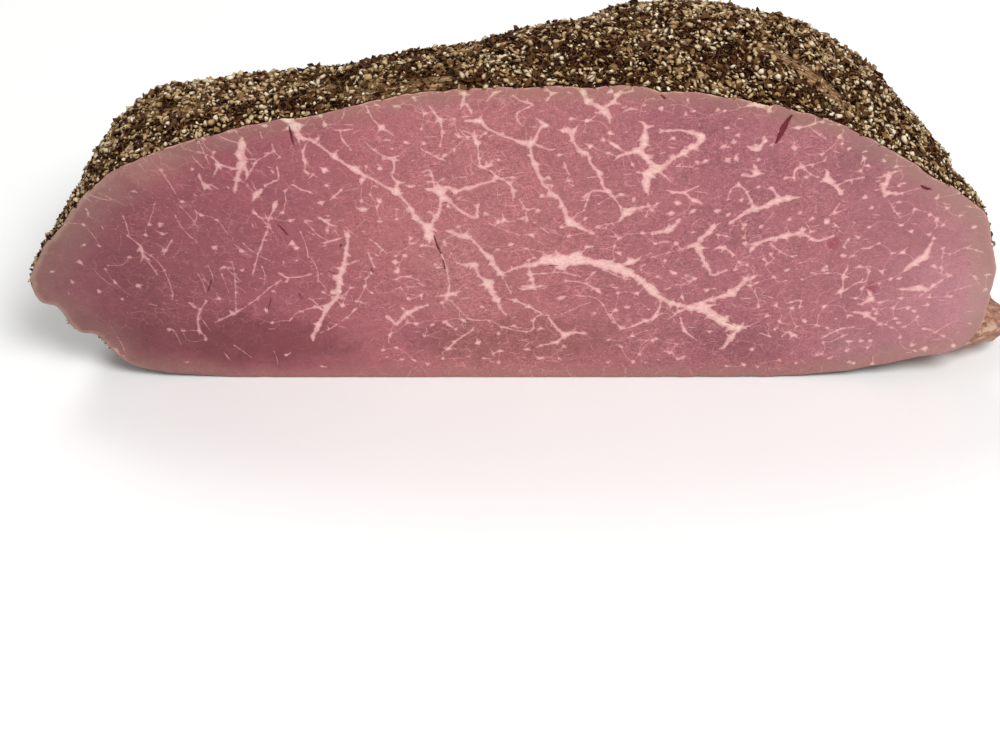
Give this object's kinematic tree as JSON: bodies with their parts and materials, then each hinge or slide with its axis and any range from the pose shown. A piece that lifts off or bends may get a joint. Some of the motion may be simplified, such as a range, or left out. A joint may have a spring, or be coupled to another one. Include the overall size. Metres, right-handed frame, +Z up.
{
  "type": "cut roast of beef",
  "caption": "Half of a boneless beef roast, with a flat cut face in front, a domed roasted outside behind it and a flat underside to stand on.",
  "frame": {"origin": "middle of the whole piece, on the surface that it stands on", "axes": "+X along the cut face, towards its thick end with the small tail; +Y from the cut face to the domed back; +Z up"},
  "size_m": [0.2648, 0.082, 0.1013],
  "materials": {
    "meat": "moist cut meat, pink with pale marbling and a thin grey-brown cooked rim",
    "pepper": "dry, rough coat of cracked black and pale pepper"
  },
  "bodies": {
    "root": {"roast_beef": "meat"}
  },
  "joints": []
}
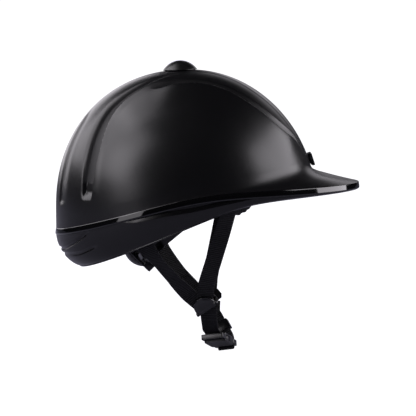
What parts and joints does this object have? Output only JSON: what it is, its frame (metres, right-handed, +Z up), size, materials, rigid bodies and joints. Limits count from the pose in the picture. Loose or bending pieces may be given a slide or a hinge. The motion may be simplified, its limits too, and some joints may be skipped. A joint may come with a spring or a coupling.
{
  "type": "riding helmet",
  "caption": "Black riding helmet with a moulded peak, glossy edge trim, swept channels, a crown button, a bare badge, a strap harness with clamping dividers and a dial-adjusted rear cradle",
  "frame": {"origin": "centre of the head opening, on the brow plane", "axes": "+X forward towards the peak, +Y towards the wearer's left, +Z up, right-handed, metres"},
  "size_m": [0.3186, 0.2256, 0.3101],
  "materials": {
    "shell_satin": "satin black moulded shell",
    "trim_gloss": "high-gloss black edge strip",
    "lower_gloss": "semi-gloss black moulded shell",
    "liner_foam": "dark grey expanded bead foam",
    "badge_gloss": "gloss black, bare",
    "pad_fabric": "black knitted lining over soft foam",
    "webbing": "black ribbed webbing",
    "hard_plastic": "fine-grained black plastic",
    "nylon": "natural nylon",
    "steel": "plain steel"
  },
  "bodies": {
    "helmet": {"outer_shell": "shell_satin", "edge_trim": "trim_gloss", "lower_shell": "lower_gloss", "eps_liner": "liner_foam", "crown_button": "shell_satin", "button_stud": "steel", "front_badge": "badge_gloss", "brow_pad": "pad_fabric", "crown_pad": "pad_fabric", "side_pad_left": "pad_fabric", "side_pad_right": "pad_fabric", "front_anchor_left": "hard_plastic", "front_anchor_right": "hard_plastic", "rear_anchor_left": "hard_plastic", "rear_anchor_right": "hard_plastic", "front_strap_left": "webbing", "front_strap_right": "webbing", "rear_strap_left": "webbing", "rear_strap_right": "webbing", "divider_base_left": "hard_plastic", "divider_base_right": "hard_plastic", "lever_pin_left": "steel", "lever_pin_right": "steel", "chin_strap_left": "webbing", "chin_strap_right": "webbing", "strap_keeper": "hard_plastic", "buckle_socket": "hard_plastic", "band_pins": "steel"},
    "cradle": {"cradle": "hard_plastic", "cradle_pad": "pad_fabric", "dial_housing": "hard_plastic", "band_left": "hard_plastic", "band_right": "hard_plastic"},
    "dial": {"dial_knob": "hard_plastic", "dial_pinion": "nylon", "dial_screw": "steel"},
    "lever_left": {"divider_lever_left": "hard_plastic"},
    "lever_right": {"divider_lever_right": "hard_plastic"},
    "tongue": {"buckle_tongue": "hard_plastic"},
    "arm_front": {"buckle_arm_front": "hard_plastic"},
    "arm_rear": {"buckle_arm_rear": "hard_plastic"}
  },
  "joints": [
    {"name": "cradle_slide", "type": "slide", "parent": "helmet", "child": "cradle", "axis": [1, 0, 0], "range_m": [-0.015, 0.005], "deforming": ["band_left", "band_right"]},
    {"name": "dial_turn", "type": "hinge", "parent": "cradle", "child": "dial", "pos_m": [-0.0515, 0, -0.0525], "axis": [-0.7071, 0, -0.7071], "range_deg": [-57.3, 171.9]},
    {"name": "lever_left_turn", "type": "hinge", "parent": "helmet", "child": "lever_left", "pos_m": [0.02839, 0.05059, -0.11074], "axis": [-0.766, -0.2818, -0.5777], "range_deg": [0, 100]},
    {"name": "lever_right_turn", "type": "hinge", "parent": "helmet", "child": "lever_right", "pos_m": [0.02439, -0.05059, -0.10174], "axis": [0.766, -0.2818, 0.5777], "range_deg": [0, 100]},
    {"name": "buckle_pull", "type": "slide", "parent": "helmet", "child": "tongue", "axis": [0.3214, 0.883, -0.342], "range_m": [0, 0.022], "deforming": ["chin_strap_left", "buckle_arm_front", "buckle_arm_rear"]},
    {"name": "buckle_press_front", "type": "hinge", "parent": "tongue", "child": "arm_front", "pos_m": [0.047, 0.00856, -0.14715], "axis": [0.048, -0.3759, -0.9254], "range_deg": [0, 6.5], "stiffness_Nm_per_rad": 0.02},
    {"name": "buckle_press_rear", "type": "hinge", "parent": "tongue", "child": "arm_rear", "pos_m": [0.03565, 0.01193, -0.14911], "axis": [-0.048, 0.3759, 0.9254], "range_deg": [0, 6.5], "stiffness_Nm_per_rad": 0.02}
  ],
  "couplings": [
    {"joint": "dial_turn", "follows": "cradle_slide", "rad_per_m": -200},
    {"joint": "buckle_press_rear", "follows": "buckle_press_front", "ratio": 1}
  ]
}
------------------------------------
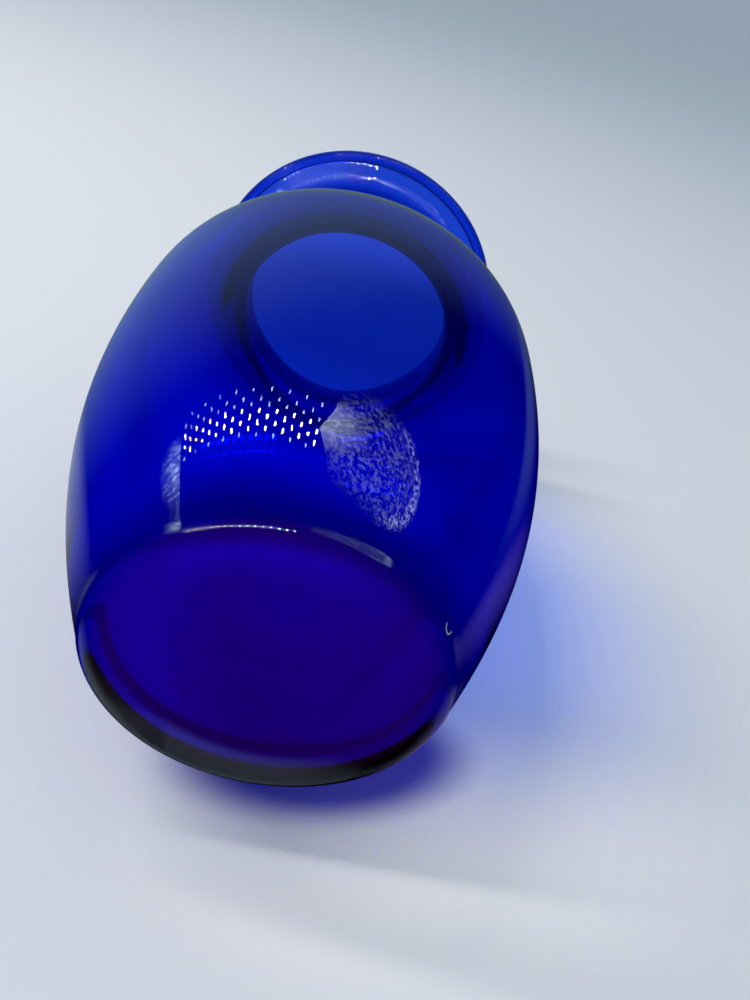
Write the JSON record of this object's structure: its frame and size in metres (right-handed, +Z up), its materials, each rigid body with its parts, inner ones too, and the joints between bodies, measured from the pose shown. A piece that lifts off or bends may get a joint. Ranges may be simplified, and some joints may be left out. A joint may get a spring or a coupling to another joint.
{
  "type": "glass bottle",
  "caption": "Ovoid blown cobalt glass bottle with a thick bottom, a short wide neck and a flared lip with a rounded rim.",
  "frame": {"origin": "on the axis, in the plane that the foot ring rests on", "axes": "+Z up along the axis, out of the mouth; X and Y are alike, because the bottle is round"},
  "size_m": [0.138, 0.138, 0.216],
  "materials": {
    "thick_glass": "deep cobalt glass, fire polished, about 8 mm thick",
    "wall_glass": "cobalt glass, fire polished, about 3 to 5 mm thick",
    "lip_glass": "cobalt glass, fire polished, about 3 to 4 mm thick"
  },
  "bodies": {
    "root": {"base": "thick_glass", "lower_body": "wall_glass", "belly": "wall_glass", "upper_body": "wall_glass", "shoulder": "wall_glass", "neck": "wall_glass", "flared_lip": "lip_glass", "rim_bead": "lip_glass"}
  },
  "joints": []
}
------------------------------------
» Required task:
Across the data above, how many lines include the word "shown"? Give only the count.

» Task answer:
2